Fewer top scores on more robust high school progress reports

Nearly half of students who started ninth grade in 2006 are enrolled in college right now, but only a quarter of them were ready for it, city data shows.

The numbers were revealed today when the Department of Education released high school progress reports for last year. For the first time, the reports include data about each school’s course offerings and college enrollment rate, although that information will not be factored into schools’ grades until next year.

Schools that receive a grade of F or D, or get three C grades in a row, could face closure. This year, 41 schools received D’s or F’s, an increase over last year, while fewer high schools received A grades than in any year since the progress reports were created in 2007.

Speaking to reporters this morning, Shael Polakow-Suransky, the chief academic officer, attributed those changes to a tougher set of requirements around student performance on state tests, credit accumulation, and documentation for student discharges.

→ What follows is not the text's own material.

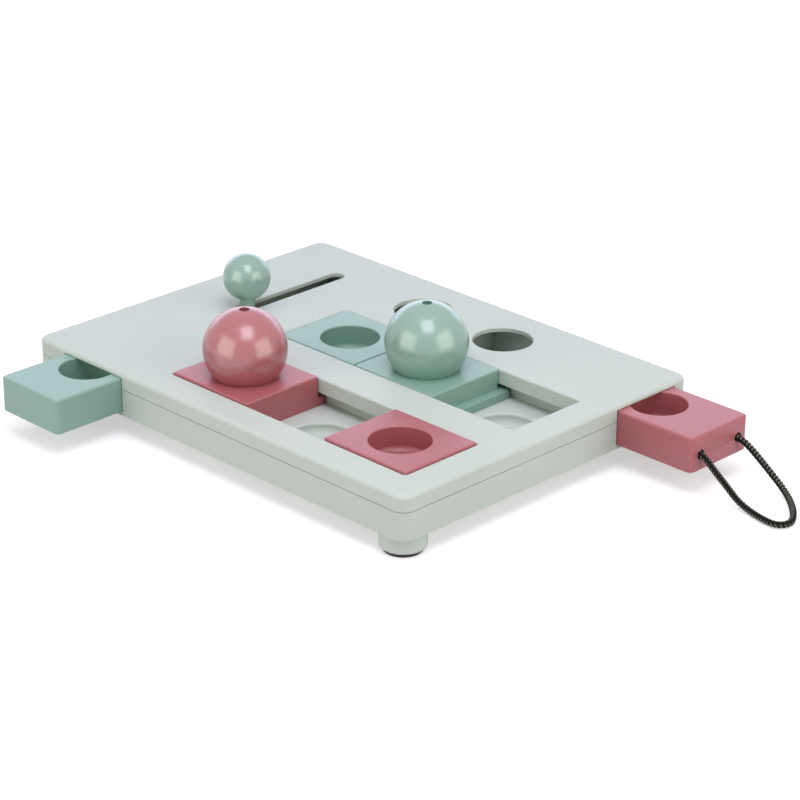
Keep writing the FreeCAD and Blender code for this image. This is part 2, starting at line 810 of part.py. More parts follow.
# The drawers' own origins are at the middle of the front face's lower edge. The pull drawer
# opens along +X and the knob drawer along -Y.
drawer_low = floor_top + S.drawer_lift
drawer_height = cover_under - S.drawer_top_gap - drawer_low
pull_front = right + S.pull_out
hole_level = S.cord_hole_height - S.drawer_lift - S.floor_skin
knob_screw_seat = S.knob_screw_head_room + S.screw_head_height
stem_low = cover_under - S.knob_boss_top_gap - S.stem_seat


def cord_holes():
    """The outlines of the two holes for the cord, in the plane of the drawer's front."""
    reach = S.cord_hole_spacing / 2
    return [disc(y, hole_level, S.cord_hole_width) for y in (-reach, reach)]


def make_pull_drawer():
    """The drawer pulled by the cord: an open-bottomed moulding with one treat cup."""
    drawer = Moulding("pull_drawer")
    half = S.pull_bay_width / 2 - S.drawer_side_play
    end = -S.pull_length
    drawer.grow([rect(end, 0, -half, half)], 0, drawer_height)
    drawer.soften(S.drawer_corner, upright((end, 0), (-half, half)))
    drawer.soften(S.drawer_round, level_edges(drawer_height, end, 0, -half, half))
    cup_x = -S.pull_cup_reach
    skin = S.drawer_wall
    drawer.cut(
        [
            rect(end + skin, -skin, -half + skin, half - skin),
            disc(cup_x, 0, S.drawer_cup_width + 2 * skin),
        ],
        0,
        drawer_height - skin,
    )
    floor = drawer_height - S.drawer_cup_depth
    drawer.cut([disc(cup_x, 0, S.drawer_cup_width)], floor, drawer_height)
    drawer.soften(S.cup_round, ring_edges(drawer_height, cup_x, 0, S.drawer_cup_width))
    drawer.soften(S.cup_base_round, ring_edges(floor, cup_x, 0, S.drawer_cup_width))

    # The stop tab below the rear wall runs in the groove of the tray's floor
    tab = S.stop_groove_width / 2 - S.drawer_side_play
    drawer.grow(
        [rect(end, end + S.stop_tab_length, -tab, tab)],
        -S.stop_groove_depth,
        S.drawer_wall,
    )

    # The notch for the keeper and the two cord holes, half in the notch's upper corners
    reach = S.cord_hole_spacing / 2
    drawer.cut([rect(-skin, skin, -reach, reach)], 0, hole_level)
    drawer.cut_along_x(cord_holes(), -2 * skin, skin)
    place(drawer.body, pull_front, pull_bay_middle, drawer_low)
    return drawer.body


def make_cord_keeper():
    """The insert that closes the notch between the cord holes and backs it with a foot."""
    keeper = Moulding("cord_keeper")
    reach = S.cord_hole_spacing / 2 - S.keeper_play
    top = hole_level - S.keeper_play
    skin = S.drawer_wall
    keeper.grow([rect(-skin, 0, -reach, reach)], 0, top)
    keeper.grow([rect(-skin - S.keeper_reach, -skin, -reach, reach)], 0, S.keeper_foot)
    keeper.cut_along_x(cord_holes(), -2 * skin, skin)
    place(keeper.body, pull_front, pull_bay_middle, drawer_low)
    return keeper.body


def make_knob_drawer():
    """The drawer pushed by the knob: a moulding with one treat cup and a long tail."""
    drawer = Moulding("knob_drawer")
    half = S.knob_bay_width / 2 - S.drawer_side_play
    skin = S.drawer_wall
    body_end = S.knob_body_length
    tail_end = S.knob_reach + S.tail_end
    drawer.grow([rect(-half, half, 0, body_end)], 0, drawer_height)
    drawer.soften(S.drawer_corner, upright((-half, half), (0, body_end)))
    drawer.soften(S.drawer_round, level_edges(drawer_height, -half, half, 0, body_end))
    drawer.cut(
        [
            rect(-half + skin, half - skin, skin, body_end - skin),
            disc(0, S.knob_cup_reach, S.drawer_cup_width + 2 * skin),
        ],
        0,
        drawer_height - skin,
    )
    floor = drawer_height - S.drawer_cup_depth
    drawer.cut([disc(0, S.knob_cup_reach, S.drawer_cup_width)], floor, drawer_height)
    drawer.soften(S.cup_round, ring_edges(drawer_height, 0, S.knob_cup_reach, S.drawer_cup_width))
    drawer.soften(S.cup_base_round, ring_edges(floor, 0, S.knob_cup_reach, S.drawer_cup_width))

    # The tail: a plate with a rail along each side, and a boss under the knob
    start = body_end - skin
    drawer.grow([rect(-half, half, start, tail_end)], 0, S.tail_skin)
    rails = [rect(-half, -half + skin, start, tail_end), rect(half - skin, half, start, tail_end)]
    drawer.grow(rails, 0, S.tail_rail_height)
    boss_top = drawer_height + S.drawer_top_gap - S.knob_boss_top_gap
    drawer.grow([disc(0, S.knob_reach, S.knob_boss_width)], 0, boss_top)
    socket = boss_top - S.stem_seat
    drawer.cut([disc(0, S.knob_reach, S.stem_width + S.screw_play)], socket, boss_top)
    drawer.cut([disc(0, S.knob_reach, S.screw_head + 2 * S.screw_play)], 0, knob_screw_seat)
    drawer.cut([disc(0, S.knob_reach, S.screw_shank + 2 * S.screw_play)], 0, socket)
    place(drawer.body, knob_bay_middle, knob_front, drawer_low)
    return drawer.body


def make_ball_knob():
    """The knob: a ball and its stem in one, with a pilot bore for the screw from below."""
    ball = primitive("Sphere", "ball_knob_ball", Radius=S.knob_width / 2)
    rise = S.knob_centre_height - stem_low
    stem = primitive("Cylinder", "ball_knob_stem", Radius=S.stem_width / 2, Height=rise)
    place(stem, 0, 0, -rise)
    whole = combine("Fuse", "ball_knob_whole", ball, [stem])
    tight = S.screw_shank / 2 + S.screw_play / 4
    bore = primitive("Cylinder", "ball_knob_bore", Radius=tight, Height=rise)
    place(bore, 0, 0, -rise - S.screw_play)
    knob = combine("Cut", "ball_knob", whole, [bore])
    knob.Label = "ball_knob"
    place(knob, knob_bay_middle, knob_y, S.knob_centre_height)
    return knob


def make_knob_screw():
    """The screw that joins the knob to the drawer's tail, from below."""
    seat = drawer_low + knob_screw_seat
    length = stem_low - seat + 2 * S.screw_bite
    screw = make_screw("knob_screw", S.screw_head, S.screw_head_height, S.screw_shank, length)
    screw.Label = "knob_screw"
    place(screw, knob_bay_middle, knob_y, seat - S.screw_head_height)
    return screw


def make_housing_screws():
    """Eight like screws that come up through the tray into the cover's bosses."""
    head_low = base_low + S.floor_skin
    length = post_top + S.screw_bite - S.screw_play - head_low - S.screw_head_height
    screws = []
    for index, (x, y) in enumerate(posts, start=1):
        screw = make_screw(
            f"housing_screw_{index}", S.screw_head, S.screw_head_height, S.screw_shank, length
        )
        place(screw, x, y, head_low)
        screws.append(screw)
    group = doc.addObject("Part::Compound", "housing_screws")
    group.Links = screws
    group.Label = "housing_screws"
    return group


def make_foot_pad(name, x, y):
    """A round rubber pad that is set into a foot collar, with a bevelled lower edge."""
    height = base_low - S.collar_drop + S.pad_seat
    pad = primitive("Cylinder", name + "_blank", Radius=S.pad_width / 2, Height=height)
    bevelled = doc.addObject("Part::Chamfer", name)
    doc.recompute()
    lowest = [
        index
        for index, edge in enumerate(pad.Shape.Edges, start=1)
        if ring_edges(0, 0, 0, S.pad_width)(edge)
    ]
    bevelled.Base = pad
    bevelled.Edges = [(index, S.pad_bevel.value, S.pad_bevel.value) for index in lowest]
    bevelled.Label = name
    place(bevelled, x, y, 0)
    return bevelled


cord_points = [Vector(*point) + Vector(pull_front.value, pull_bay_middle.value, 0) for point in CORD_ROUTE]


def cord_path(points):
    """Straight runs joined by tangent arcs, each as large as its two runs allow."""
    edges = []
    start = points[0]
    for before, corner, after in zip(points, points[1:], points[2:]):
        back, ahead = before - corner, after - corner
        turn = math.pi - back.getAngle(ahead)
        trim = ARC_SHARE * min(back.Length, ahead.Length)
        radius = trim / math.tan(turn / 2)
        print(f"cord arc radius {radius:.1f}, turn {math.degrees(turn):.0f} degrees")
        enter = corner + back.normalize() * trim
        leave = corner + ahead.normalize() * trim
        inward = (back + ahead).normalize()
        middle = corner + inward * (math.hypot(radius, trim) - radius)
        edges.append(Part.LineSegment(start, enter).toShape())
        edges.append(Part.Arc(enter, middle, leave).toShape())
        start = leave
    edges.append(Part.LineSegment(start, points[-1]).toShape())
    return Part.Wire(edges)


def make_pull_cord():
    """The limp braided cord, as a plain tube along its route."""
    path = cord_path(cord_points)
    start = cord_points[0]
    ahead = (cord_points[1] - start).normalize()
    ring = Part.Wire([Part.Circle(start, ahead, S.cord_width.value / 2).toShape()])
    tube = path.makePipeShell([ring], True, True)
    expected = math.pi * (S.cord_width.value / 2) ** 2 * path.Length
    print(f"cord length {path.Length:.1f}, volume over section times length {tube.Volume / expected:.4f}")
    cord = doc.addObject("Part::Feature", "pull_cord")
    cord.Shape = tube
    cord.Label = "pull_cord"
    return cord


def make_cord_knots():
    """The two stopper knots behind the drawer's front wall, flat where the cord leaves them."""
    knots = []
    inward = Vector(-1, 0, 0)
    reach = S.knot_width.value / 2
    slope = math.acos(S.cord_width.value / S.knot_width.value)
    for end in (cord_points[0], cord_points[-1]):
        middle = end + inward * reach * math.sin(slope)
        knots.append(Part.makeSphere(reach, middle, inward, -math.degrees(slope), 90))
    group = doc.addObject("Part::Feature", "cord_knots")
    group.Shape = Part.makeCompound(knots)
    group.Label = "cord_knots"
    return group


pink_ball_x = station(1) + S.pink_ball_offset
pink_cup_x = station(3) + S.pink_cup_offset
mint_cup_x = station(1) + S.mint_cup_offset
mint_ball_x = station(2) + S.mint_ball_offset

pieces = [make_top_cover(), make_base_tray(), make_housing_screws()]
pieces += [make_foot_pad(f"foot_pad_{name}", x, y) for name, (x, y) in feet.items()]
pieces += [
    make_slider("pink_ball_slider", pink_ball_x, front_middle, -1, "grip", S.pink_rise),
    make_grip("pink_ball_grip", pink_ball_x, front_middle, S.pink_rise),
    make_grip_screw("pink_grip_screw", pink_ball_x, front_middle, S.pink_rise),
    make_slider("pink_cup_slider", pink_cup_x, front_middle, 1, "cup", S.pink_rise),
    make_slider("mint_cup_slider", mint_cup_x, rear_middle, -1, "cup"),
    make_slider("mint_ball_slider", mint_ball_x, rear_middle, 1, "grip"),
    make_grip("mint_ball_grip", mint_ball_x, rear_middle),
    make_grip_screw("mint_grip_screw", mint_ball_x, rear_middle),
    make_pull_drawer(),
    make_cord_keeper(),
    make_pull_cord(),
    make_cord_knots(),
    make_knob_drawer(),
    make_ball_knob(),
    make_knob_screw(),
]
doc.recompute()

for item in doc.Objects:
    if "Invalid" in item.State or "Error" in item.State:
        raise ValueError(f"{item.Name} failed: {item.State}")
for piece in pieces:
    shape = piece.Shape
    if shape.isNull() or not shape.isValid():
        raise ValueError(f"{piece.Label} has no valid shape")
    box = shape.BoundBox
    print(
        f"{piece.Label}: {len(shape.Solids)} solid(s), {shape.Volume / 1000:.2f} cm3, "
        f"x {box.XMin:.1f} to {box.XMax:.1f}, y {box.YMin:.1f} to {box.YMax:.1f}, "
        f"z {box.ZMin:.1f} to {box.ZMax:.1f}"
    )
for piece in pieces:
    piece.Shape.exportStep(f"parts/{piece.Label}.step")
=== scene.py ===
import math

import bmesh
import bpy
from bpy.props import FloatProperty, FloatVectorProperty, IntProperty, PointerProperty
from mathutils import Matrix, Vector


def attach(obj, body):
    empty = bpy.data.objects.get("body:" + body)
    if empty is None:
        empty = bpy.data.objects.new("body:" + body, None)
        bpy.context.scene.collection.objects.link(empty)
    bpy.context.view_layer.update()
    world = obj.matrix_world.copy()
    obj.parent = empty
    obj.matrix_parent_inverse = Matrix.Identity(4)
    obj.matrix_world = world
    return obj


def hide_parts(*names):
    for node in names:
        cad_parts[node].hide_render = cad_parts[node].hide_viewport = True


bl_info = {
    "name": "Cat puzzle feeder",
    "version": (1, 0, 0),
    "blender": (4, 5, 0),
    "location": "View3D > Sidebar > Feeder",
    "description": "Dresses the cat puzzle feeder: satin plastic, ball grips, braided cord and a studio",
    "category": "Object",
}

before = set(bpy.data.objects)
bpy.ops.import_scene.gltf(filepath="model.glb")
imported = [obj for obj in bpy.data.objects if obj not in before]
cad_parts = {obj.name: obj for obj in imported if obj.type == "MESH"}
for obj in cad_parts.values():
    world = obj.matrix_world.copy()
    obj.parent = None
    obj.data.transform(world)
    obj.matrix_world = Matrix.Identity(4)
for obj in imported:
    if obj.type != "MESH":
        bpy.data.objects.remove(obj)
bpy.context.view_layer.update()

MM = 0.001

# Control points of the cord's route in the row frame, in metres, from one knot round to the other
CORD_ROUTE = [
    (0.1443, 0.06985, 0.0198),
    (0.1484, 0.06985, 0.0198),
    (0.1547, 0.06995, 0.0146),
    (0.1619, 0.07065, 0.0086),
    (0.1685, 0.07085, 0.0034),
    (0.1767, 0.06945, 0.00175),
    (0.1857, 0.06725, 0.00175),
    (0.1935, 0.06685, 0.00175),
    (0.1968, 0.07285, 0.00175),
    (0.1915, 0.08165, 0.00175),
    (0.1833, 0.09025, 0.00175),
    (0.1747, 0.09605, 0.0031),
    (0.1650, 0.09635, 0.0098),
    (0.1561, 0.09635, 0.0159),
    (0.1491, 0.09635, 0.0198),
    (0.1443, 0.09635, 0.0198),
]


def linear_light(level):
    """A display value of 0 to 255 as linear light. Up to 10 the sRGB curve is a straight line."""
    if level <= 10:
        return level / 255 / 12.92
    return ((level / 255 + 0.055) / 1.055) ** 2.4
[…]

“I think we’re tightening things up and we’ve gotten a more precise result,” he said.

Ninety-three recently-opened schools received progress reports without grades because they have not yet graduated a class. The DOE is witholding grades from seven schools and placing them under investigation for problems with their data.

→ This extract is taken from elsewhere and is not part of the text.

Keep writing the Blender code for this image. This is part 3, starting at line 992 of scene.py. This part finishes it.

Only one quarter of students who entered high school four years ago are graduating “college ready,” based on the city’s newly-adopted standards for college readiness that were devised by officials at the City University of New York, where close to 60 percent of the city’s public school graduates attend college.

“Just over 50 percent of our kids that enter CUNY have to take some kind of remedial coursework, and that fact is of serious concern to us because a lot of those kids are set up at a disadvantage,” Polakow-Suransky said.